According to SEC filings, Yahoo keeps 93% of the search ad revenue produced by Bing ads on Yahoo properties. If Yahoo has a similar arrangement with Google, it would push Google’s TAC rates higher. At least for Q1, the shift to mobile (and Apple devices) is likely still the dominant factor, as Google pointed out, but Yahoo could be a significant piece as well, and will be more so if it continues to ramp up its use of Google ads.
It Seems a lot Easier to Trigger PLAs on Yahoo
Last, but not least, go conduct a product-related search on Yahoo. If your experience is like mine, there’s a very good chance that you will see Google PLAs. While the plural of “anecdote” may not be “data,” if it were not so easy to trigger PLAs on Yahoo, it would be a lot harder to take the real data above seriously.

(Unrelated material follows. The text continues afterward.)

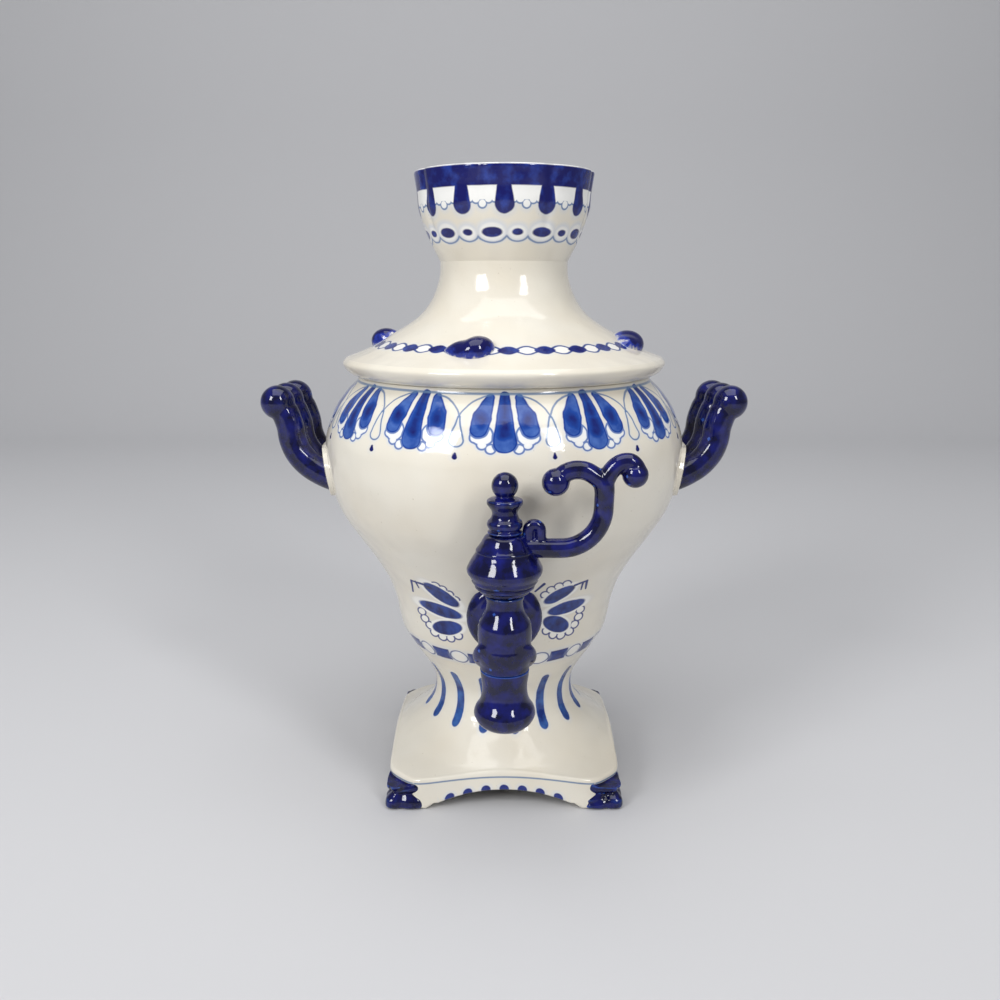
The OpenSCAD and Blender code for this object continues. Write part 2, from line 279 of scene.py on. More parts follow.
def add(tree, kind, inputs=None, **settings):
    """A new node: settings are its properties, inputs are its sockets by name or
    number, each with a value or with the field that is linked to it."""
    node = tree.nodes.new(kind)
    for key, value in settings.items():
        setattr(node, key, value)
    for key, value in (inputs or {}).items():
        if isinstance(value, Field):
            tree.links.new(value.socket, node.inputs[key])
        else:
            node.inputs[key].default_value = value
    return node


class Field:
    """A number, point or colour that varies over a surface. Arithmetic written with
    it becomes the nodes that work it out at every point."""

    def __init__(self, socket):
        self.socket = socket

    def calc(self, operation, *others, clamp=False, kind="ShaderNodeMath", out=0):
        inputs = dict(enumerate((self, *others)))
        node = add(self.socket.id_data, kind, inputs, operation=operation)
        if clamp:
            node.use_clamp = True
        return Field(node.outputs[out])

    def point(self, operation, *others, out=0):
        return self.calc(operation, *others, kind="ShaderNodeVectorMath", out=out)

    __add__ = __radd__ = lambda self, other: self.calc("ADD", other)
    __mul__ = __rmul__ = lambda self, other: self.calc("MULTIPLY", other)
    __sub__ = lambda self, other: self.calc("SUBTRACT", other)
    __rsub__ = lambda self, other: self.calc("MULTIPLY_ADD", -1.0, other)
    __abs__ = lambda self: self.calc("ABSOLUTE")


def least(*fields):
    return functools.reduce(lambda a, b: a.calc("MINIMUM", b), fields)


def most(*fields):
    return functools.reduce(lambda a, b: a.calc("MAXIMUM", b), fields)


def inside(distance, soft=0.3):
    """1 inside an outline and 0 outside it, from the distance to it in millimetres."""
    return distance.calc("MULTIPLY_ADD", -1 / soft, 0.5, clamp=True)


def line(distance, width):
    """Distance to a brush line of that width drawn along an outline."""
    return abs(distance) - width / 2


def repeat(turn, count, first=0.0):
    """Turn from the middle of the nearest of count equal sectors, in radians. first
    is the middle of one of them, in degrees."""
    half = math.pi / count
    return (turn - math.radians(first)).calc("WRAP", half, -half)


def dab(place, start, end, start_r, end_r):
    """Distance to a brush dab: round at both ends, start_r and end_r wide about the
    points start and end, and tapered between them."""
    run = (end[0] - start[0], end[1] - start[1], 0)
    length = run[0] ** 2 + run[1] ** 2
    away = place.point("SUBTRACT", (*start, 0))
    share = away.point("DOT_PRODUCT", run, out=1).calc("MULTIPLY", 1 / length, clamp=True)
    spine = add(share.socket.id_data, "ShaderNodeVectorMath", {0: run, 3: share},
                operation="SCALE")
    off = away.point("DISTANCE", Field(spine.outputs[0]), out=1)
    return off - share.calc("MULTIPLY_ADD", end_r - start_r, start_r)


def leaf(place, start, end, wide):
    """Distance to a leaf: an ellipse between its two tips, wide to each side."""
    half = math.dist(start, end) / 2
    c, d = (end[0] - start[0]) / half / 2, (end[1] - start[1]) / half / 2
    away = place.point("SUBTRACT", ((start[0] + end[0]) / 2, (start[1] + end[1]) / 2, 0))
    along = away.point("DOT_PRODUCT", (c * wide / half, d * wide / half, 0), out=1)
    across = away.point("DOT_PRODUCT", (-d, c, 0), out=1)
    return (along * along + across * across).calc("SQRT") - wide


def spot(place, centre, radius):
    """Distance to a circle, or to an ellipse if radius is a pair."""
    if isinstance(radius, tuple):
        small = min(radius)
        scaled = place.point("SUBTRACT", (*centre, 0)).point(
            "MULTIPLY", (small / radius[0], small / radius[1], 0))
        return scaled.point("LENGTH", out=1) - small
    return place.point("DISTANCE", (*centre, 0), out=1) - radius


# Clear glaze and what shows through it
CREAM = "#E5E0D3"          # over warm white porcelain
CREAM_THICK = "#DED6C5"    # the same glaze where it lies thicker
IRON = "#B9AE98"           # specks in the clay
WHITE = "#F4F2EC"          # spared ground inside a drawn outline
LACE_WHITE = "#F6F5F0"
# Cobalt, thin and thick
BLEED = "#C3D0E6"          # wandered into the glaze
BOSS_PALE = "#7C9AD6"
WASH = "#5C80C6"           # one thin pass of the brush
RIM_LINE = "#5F7B9E"
LINER = "#51719F"          # thin outline
SCALLOP_LINE = "#4668A8"
OVAL_LINE = "#33457F"
LOZENGE_LINE = "#3A4D86"
FRILL_LINE = "#1C2E76"
HOOK = "#1C2B6E"
RIDGE_BLUE_AND_HIGHLIGHT = "#3157AE"      # cobalt run thin over a ridge, partly a painted highlight there
BRUSH = "#174093"          # a full brush
BOSS_BLUE, BOSS_DEEP = "#1F3293", "#0D0F50"
POOL = "#10145E"           # two strokes on each other
# The thin and the thick end of one stroke
FAN_TONES = "#22459A", "#0C1350"
STROKE_TONES = "#3C68AC", "#142A70"
DOT_TONES = "#2B3F8E", POOL
LOZENGE_TONES = "#2B4596", POOL
TONGUE_TONES = "#2A48A6", POOL
SOLID_TONES = "#06072E", "#141A6E"   # thick, then thinner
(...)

Why Should Advertisers Care?
While the business dealings between Google, Yahoo and Microsoft may be of more interest to their stockholders than they are to day-to-day marketers (particularly with a potential Yahoo sale looming), this type of development can have meaningful ramifications for search practitioners.
It’s always important to understand the major external factors that are shaping our search programs so that we can better assess performance and more intelligently prioritize our work. Often a major change, announced or not, requires timely action just to avoid a negative outcome.
If Yahoo is indeed in the process of significantly ramping up its use of Google Shopping Ads, some marketers may need to reassess their budget allocations, particularly if those budgets are platform or ad format-specific.
A large influx of Yahoo traffic to Google PLAs could also negatively impact overall PLA conversion rates (this appears to be happening), requiring a reassessment of bidding and/or campaign segmentation strategies.
Finally, we can’t rule out text ads as being in play here, which would up the stakes, but the data is not as clear. It does make sense, however, for Yahoo to make a big move with PLAs first as it is the newer of the two major search ad formats and Bing has had less time to catch up with Google on the monetization front in the product ad space.